Caddying is more than just providing the club and number; it’s about sensing what a player needs to hear at the right moment. Taylor wasn’t tense, Willett thought, he was intensely focused. After a joke from Willett missed its mark walking down the first fairway, he knew it would be a quiet, professional final round.

“I knew right away that this was a different Nick Taylor,” Willett said. “It didn’t really feel like a golf tournament anymore. It felt like the last round of Q-school and I’ve had a lot of experience at Q-school finals. I swear I didn’t say a word to Nick at all. We didn’t talk unless it was numbers, clubs and reads.”

A clutch par save at the first inspired four straight birdies, vaulting Taylor near the top of the leaderboard and projecting well inside the top 125 in FedEx Cup points. A perfect drive, 4-iron approach and eagle putt at 15 likely sealed it. An unlikely birdie at 18 and a bogey-free 63 in the final round — a T8 finish, his best of the season — officially kept the PGA Tour card in Taylor’s pocket.
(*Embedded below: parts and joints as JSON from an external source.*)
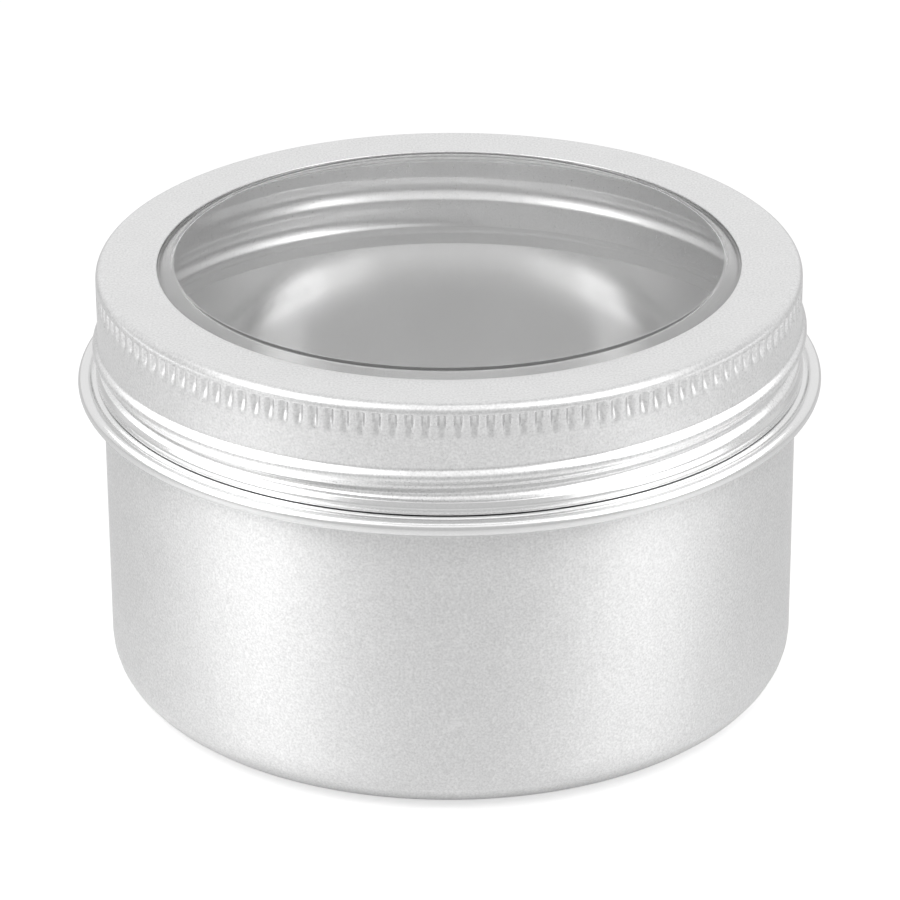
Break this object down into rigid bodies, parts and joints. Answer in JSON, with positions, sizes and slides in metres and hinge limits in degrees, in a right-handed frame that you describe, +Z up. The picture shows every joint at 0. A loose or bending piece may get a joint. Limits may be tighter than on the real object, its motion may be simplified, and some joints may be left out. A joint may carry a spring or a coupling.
{
  "type": "window lid tin",
  "caption": "Round screw tin of satin aluminium, with a clear window held in its knurled lid ring over a foam seal.",
  "frame": {"origin": "middle of the face the tin stands on", "axes": "+Z up through the lid; -Y is the side that faces the viewer"},
  "size_m": [0.068, 0.068, 0.0404],
  "materials": {
    "tin_aluminium": "fine-grained satin outside, smoother drawn metal inside",
    "lid_aluminium": "fine-grained satin, brighter on the rolled thread and hem",
    "window_plastic": "clear glossy thermoformed sheet",
    "seal_foam": "matte closed-cell foam"
  },
  "bodies": {
    "tin": {"tin_body": "tin_aluminium"},
    "liner": {"seal_ring": "seal_foam"},
    "lid": {"lid_ring": "lid_aluminium", "window": "window_plastic"}
  },
  "joints": [
    {"name": "lid_lift", "type": "slide", "parent": "tin", "child": "liner", "axis": [0, 0, 1], "range_m": [0, 0.0105]},
    {"name": "lid_turn", "type": "hinge", "parent": "liner", "child": "lid", "pos_m": [0, 0, 0.0349], "axis": [0, 0, 1], "range_deg": [0, 1260]}
  ],
  "couplings": [
    {"joint": "lid_lift", "follows": "lid_turn", "m_per_rad": 0.00047746}
  ]
}
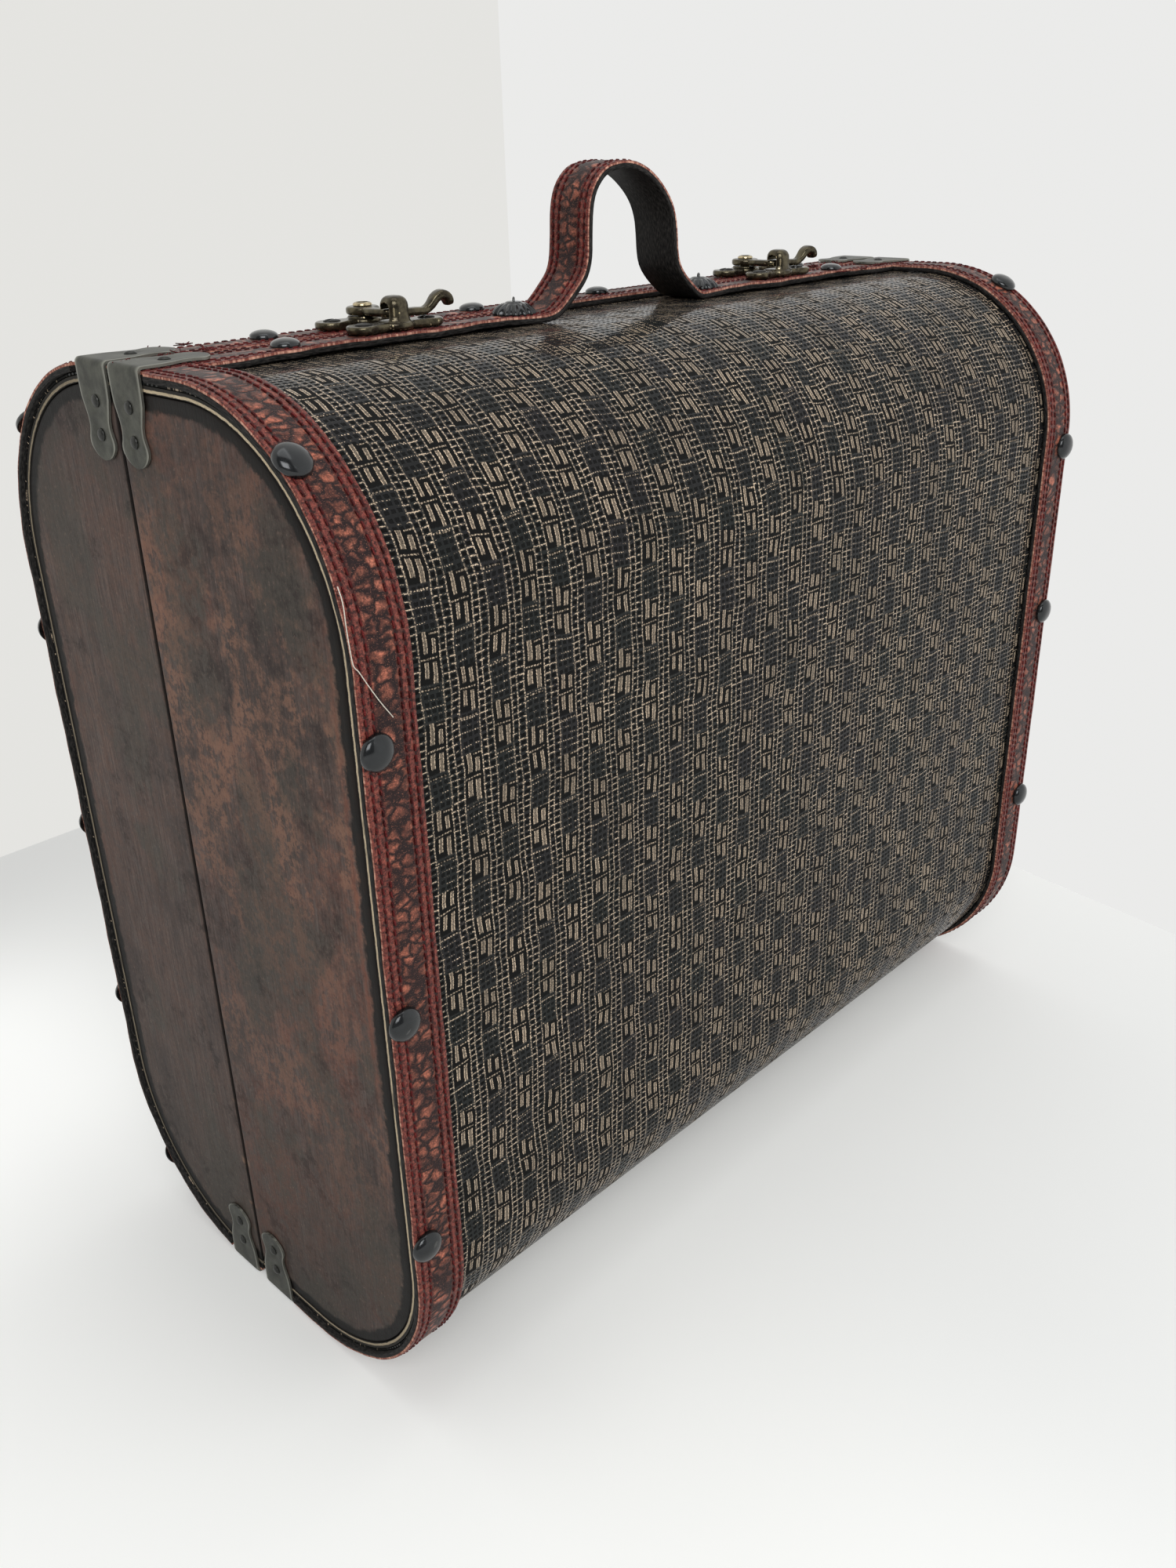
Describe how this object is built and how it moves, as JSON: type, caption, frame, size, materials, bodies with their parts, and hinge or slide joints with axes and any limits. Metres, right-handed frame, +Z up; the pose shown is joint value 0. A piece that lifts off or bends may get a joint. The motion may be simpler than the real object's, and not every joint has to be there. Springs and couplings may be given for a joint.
{
  "type": "suitcase",
  "caption": "Rectangular hard suitcase with rounded edges, split into a front tray and a hinged back lid, with swing-hook latches and an arched strap handle.",
  "frame": {"origin": "on the floor under the middle of the case's bounding box", "axes": "+Z up, +X along the width to the right seen from the front, +Y from the front tray to the lid at the back"},
  "size_m": [0.3952, 0.1908, 0.3946],
  "materials": {
    "stained_wood": "dark mottled stain, satin",
    "bent_board": "raw thin bent board, pale cut edge",
    "embossed_vinyl": "vinyl embossed with a fine basket weave, semi-gloss",
    "lining_cloth": "plain cloth lining",
    "plain_wood": "plain wood",
    "strap_leather": "crackle-embossed red-brown leatherette on a black backing, stitched edges",
    "dark_metal": "gunmetal, satin",
    "dull_steel": "dull grey steel",
    "antique_brass": "antique brass, dark in the recesses"
  },
  "bodies": {
    "base": {"base_bottom_batten": "plain_wood", "base_bottom_strap": "strap_leather", "base_cover": "embossed_vinyl", "base_left_bottom_plate": "dull_steel", "base_left_edge_strip": "strap_leather", "base_left_panel": "stained_wood", "base_left_top_plate": "dull_steel", "base_lining": "lining_cloth", "base_right_bottom_plate": "dull_steel", "base_right_edge_strip": "strap_leather", "base_right_panel": "stained_wood", "base_right_top_plate": "dull_steel", "base_skin": "bent_board", "base_strap_stud_1": "dark_metal", "base_strap_stud_2": "dark_metal", "base_top_batten": "plain_wood", "handle_strap": "strap_leather", "left_concho": "dark_metal", "left_edge_stud_1": "dark_metal", "left_edge_stud_2": "dark_metal", "left_edge_stud_3": "dark_metal", "left_edge_stud_4": "dark_metal", "left_hinge_base_leaf": "dull_steel", "left_hinge_pin": "dull_steel", "left_keeper": "antique_brass", "right_concho": "dark_metal", "right_edge_stud_1": "dark_metal", "right_edge_stud_2": "dark_metal", "right_edge_stud_3": "dark_metal", "right_edge_stud_4": "dark_metal", "right_hinge_base_leaf": "dull_steel", "right_hinge_pin": "dull_steel", "right_keeper": "antique_brass"},
    "lid": {"left_hinge_lid_leaf": "dull_steel", "left_latch_plate": "antique_brass", "left_latch_rivet": "antique_brass", "lid_bottom_batten": "plain_wood", "lid_bottom_strap": "strap_leather", "lid_cover": "embossed_vinyl", "lid_left_bottom_plate": "dull_steel", "lid_left_edge_strip": "strap_leather", "lid_left_panel": "stained_wood", "lid_left_top_plate": "dull_steel", "lid_lining": "lining_cloth", "lid_right_bottom_plate": "dull_steel", "lid_right_edge_strip": "strap_leather", "lid_right_panel": "stained_wood", "lid_right_top_plate": "dull_steel", "lid_skin": "bent_board", "lid_strap_stud_1": "dark_metal", "lid_strap_stud_2": "dark_metal", "lid_strap_stud_3": "dark_metal", "lid_strap_stud_4": "dark_metal", "lid_top_batten": "plain_wood", "lid_top_strap": "strap_leather", "right_hinge_lid_leaf": "dull_steel", "right_latch_plate": "antique_brass", "right_latch_rivet": "antique_brass"},
    "left_hook": {"left_hook": "antique_brass"},
    "right_hook": {"right_hook": "antique_brass"}
  },
  "joints": [
    {"name": "lid_hinge", "type": "hinge", "parent": "base", "child": "lid", "pos_m": [0, 0.013, 0.0016], "axis": [-1, 0, 0], "range_deg": [0, 100]},
    {"name": "left_hook_swing", "type": "hinge", "parent": "lid", "child": "left_hook", "pos_m": [-0.09801, 0.0215, 0.3507], "axis": [0, 0, 1], "range_deg": [0, 110]},
    {"name": "right_hook_swing", "type": "hinge", "parent": "lid", "child": "right_hook", "pos_m": [0.107, 0.0215, 0.3507], "axis": [0, 0, 1], "range_deg": [0, 110]}
  ]
}
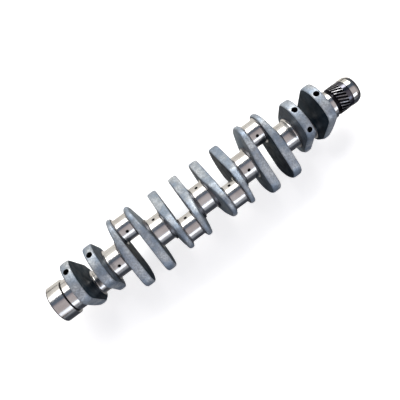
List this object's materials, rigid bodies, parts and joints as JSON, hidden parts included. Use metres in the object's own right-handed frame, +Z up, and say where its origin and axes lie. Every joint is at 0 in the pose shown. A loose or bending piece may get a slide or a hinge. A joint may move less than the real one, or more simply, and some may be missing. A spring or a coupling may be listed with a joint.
{
  "type": "crankshaft",
  "caption": "Inline six-cylinder crankshaft, forged in one piece, with counterweighted webs, ground journals, a flywheel flange, a helical timing gear and a polished nose hub.",
  "frame": {"origin": "centre of the middle main journal, on the crank axis", "axes": "+X along the crank axis from the flywheel flange to the nose, +Z up with crankpins 2 to 5 above the axis and crankpins 1 and 6 straight below it, +Y completes the right-hand frame"},
  "size_m": [1.011, 0.209, 0.211],
  "materials": {
    "forged_steel": "shot-blasted forging with ground and polished journals",
    "gear_steel": "black oxide, teeth polished by hobbing",
    "ring_steel": "dark, polished",
    "polished_steel": "polished",
    "key_steel": "ground",
    "bearing_steel": "ground bearing steel",
    "cage_steel": "pressed sheet steel",
    "clip_steel": "phosphated spring steel"
  },
  "bodies": {
    "shaft": {"crankshaft_forging": "forged_steel", "timing_gear": "gear_steel", "oil_thrower_ring": "ring_steel", "nose_hub": "polished_steel", "gear_key": "key_steel", "hub_key": "key_steel", "flywheel_dowel": "key_steel", "pilot_bearing_outer_ring": "bearing_steel", "pilot_bearing_shield_front": "cage_steel", "pilot_bearing_shield_rear": "cage_steel", "pilot_bearing_circlip": "clip_steel"},
    "pilot_inner_race": {"pilot_bearing_inner_ring": "bearing_steel"},
    "pilot_cage": {"pilot_bearing_balls": "bearing_steel", "pilot_bearing_cage_front": "cage_steel", "pilot_bearing_cage_rear": "cage_steel", "pilot_bearing_cage_rivets": "cage_steel"}
  },
  "joints": [
    {"name": "pilot_race_spin", "type": "hinge", "parent": "shaft", "child": "pilot_inner_race", "pos_m": [-0.4695, 0, 0], "axis": [1, 0, 0], "continuous": true},
    {"name": "pilot_cage_spin", "type": "hinge", "parent": "shaft", "child": "pilot_cage", "pos_m": [-0.4695, 0, 0], "axis": [1, 0, 0], "continuous": true}
  ],
  "couplings": [
    {"joint": "pilot_cage_spin", "follows": "pilot_race_spin", "ratio": 0.39688}
  ]
}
The celebration after was like winning the tournament itself.

“My whole goal was to make sure he was calm, and that was it,” Willett said of that closing stretch. “When he made that putt on 15, both caddies looked over at me and they knew… It was like we had won the U.S. Open.”

The momentum from that final-round 63 didn’t carry over, as Taylor missed the cut in the first FedEx Cup Playoff event at The Northern Trust. Both he and Willett, however, look to ride the experience from that Sunday in Greensboro to the start of the 2018-19 PGA Tour season.

“Hopefully we can come out in the fall and get the job done early,” Willett says now, reflecting on having his job secure for another season. “When you wait until the last minute, there are a lot of things going through both of our minds. We know where we want to be, but we know where we don’t want to go also.”